It’s not often that good news comes out of a civil conflict that has been raging for more than 50 years and has claimed, according to government estimates, 600,000 lives.

But three pieces of good news have emerged from the South American republic of Colombia in the last month.

On 5 August, the country’s president, Juan Manuel Santos, said that peace talks with the Revolutionary Armed Forces of Colombia (FARC) are ‘going well’. That may not sound like a big deal but, traditionally, peace talks between the Colombian government and the left-wing guerrillas founder, broken on the anvil of political differences or vested financial interests. However, these talks might, just might, succeed, if Santos’ guarded optimism is to be heeded.

The second piece of good news emerged at the beginning of July, when a collective of Colombian human rights lawyers celebrated surviving 35 years of assassination attempts, unlawful detentions, assaults, death threats, spurious criminal proceedings, hacking, public denigration and stigmatism.

The Corporacion Colectivo de Abagados Jose Alvear Restrepo (CCAJAR) has now completed 35 years of acting for people who have variously lost their loved ones, seen their land stolen, suffered exploitation by household name multinational corporations, and been denied their basic human rights.

The sheer bravery of the CCAJAR lawyers and their endurance in the face of constant danger – the two founders are still active in the collective - puts the problems of the UK legal profession in perspective.

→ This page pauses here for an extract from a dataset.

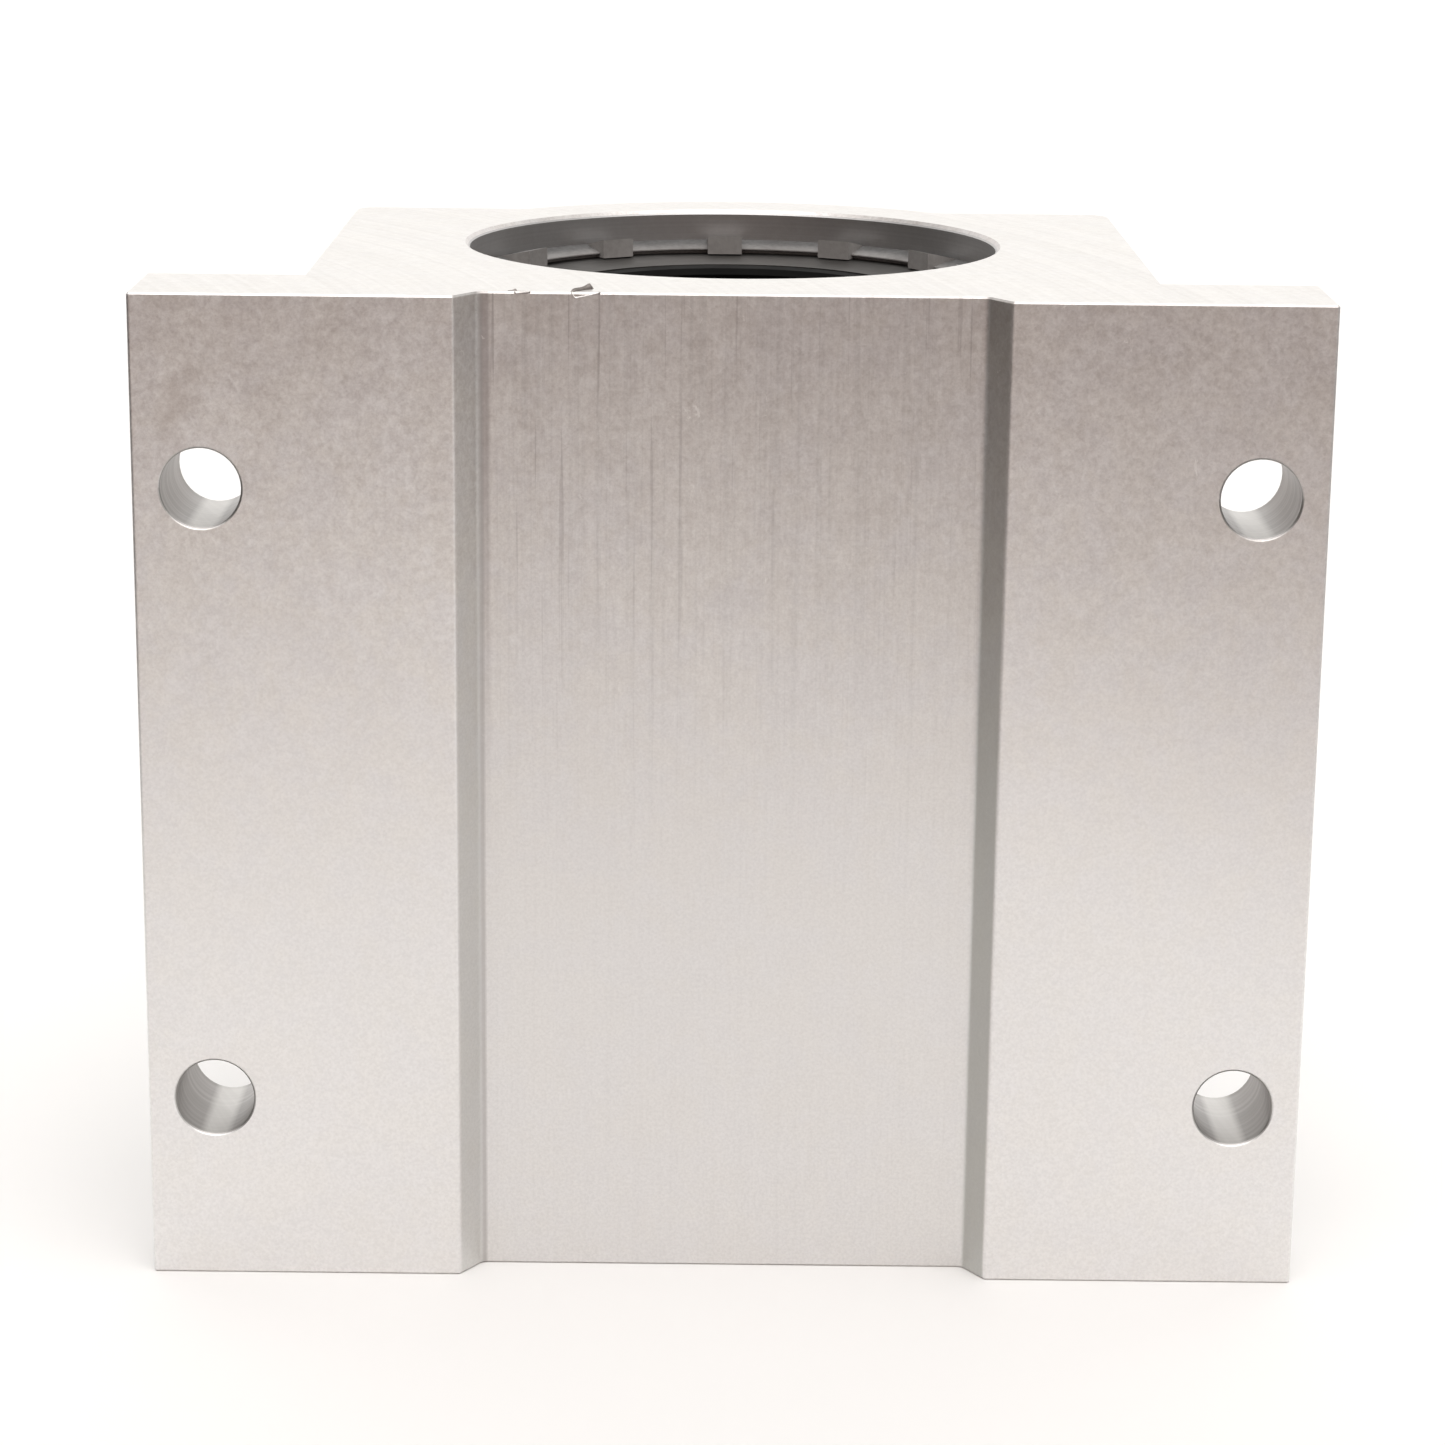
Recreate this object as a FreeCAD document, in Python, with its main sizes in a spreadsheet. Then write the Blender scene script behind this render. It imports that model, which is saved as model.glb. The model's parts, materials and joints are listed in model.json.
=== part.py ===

Which neatly brings us to the third piece of good news from Colombia. To mark its 35th anniversary, CCAJAR has invited human rights lawyers from all over the world to form an International Consultative Council.

One such invitee is English solicitor, Sara Chandler, a member of the Law Society’s council and chair of its human rights committee. She is also president of the human rights commission of the Federation of European Bar Associations, has been supporting Colombian human rights lawyers since 2003, and has led the Colombia Caravana – a delegation of international lawyers that visits the country every two years to investigate abuses – since 2008.

Chandler told the Gazette about her visit to Colombia in July, when she attended a series of seminars around ensuring that the peace, when it comes, lasts.

Perhaps the most controversial discussion was whether there should be higher tariffs in the criminal code for crimes by agents of the state. The argument was that state agencies are part of the state’s role and overriding responsibility to protect its citizens. Guerrillas and paramilitaries, on the other hand, have no such role. It follows, according to one side of the argument, that in failing to protect citizens or, worse, attacking them, the state is guilty of an even graver crime than those committed by the guerrillas and paramilitaries.

Chandler said: ‘But is it fair to bring the full weight of the law down on state agents, while giving paramilitaries impunity? Maybe all of them should make a public apology to victims and the country and – if they can afford it – pay reparations. But what if the land cannot be returned to the original owners because they are dead? What then? It is all very complex.’

Chandler also described a role-play to replicate a community assembly, where people assumed the roles of witnesses, dispossessed peoples and spokespersons from groups that included indigenous populations and displaced Afro-Colombians.

The assembly, which numbered more than 100 delegates, heard how mining and chocolate companies, along with soft drinks manufacturers and banana growers, allegedly routinely intimidated and harassed farmers off their lands and in some cases killed them.

A CCAJAR spokesman said: ‘Peace with the guerrillas without dealing with the corruption in the economy, politics and the state is not a recipe for peace, because it will perpetuate the status quo and structural violence. Peace will only be achieved if all those responsible for crimes against humanity are submitted to a process of transitional justice.’

And so, although we end on a sober note of caution, the fact is Colombia is now talking about peace, transitional justice and reparation. Watch this space for more good news from a country that has surely earned the right to no longer be racked by civil war.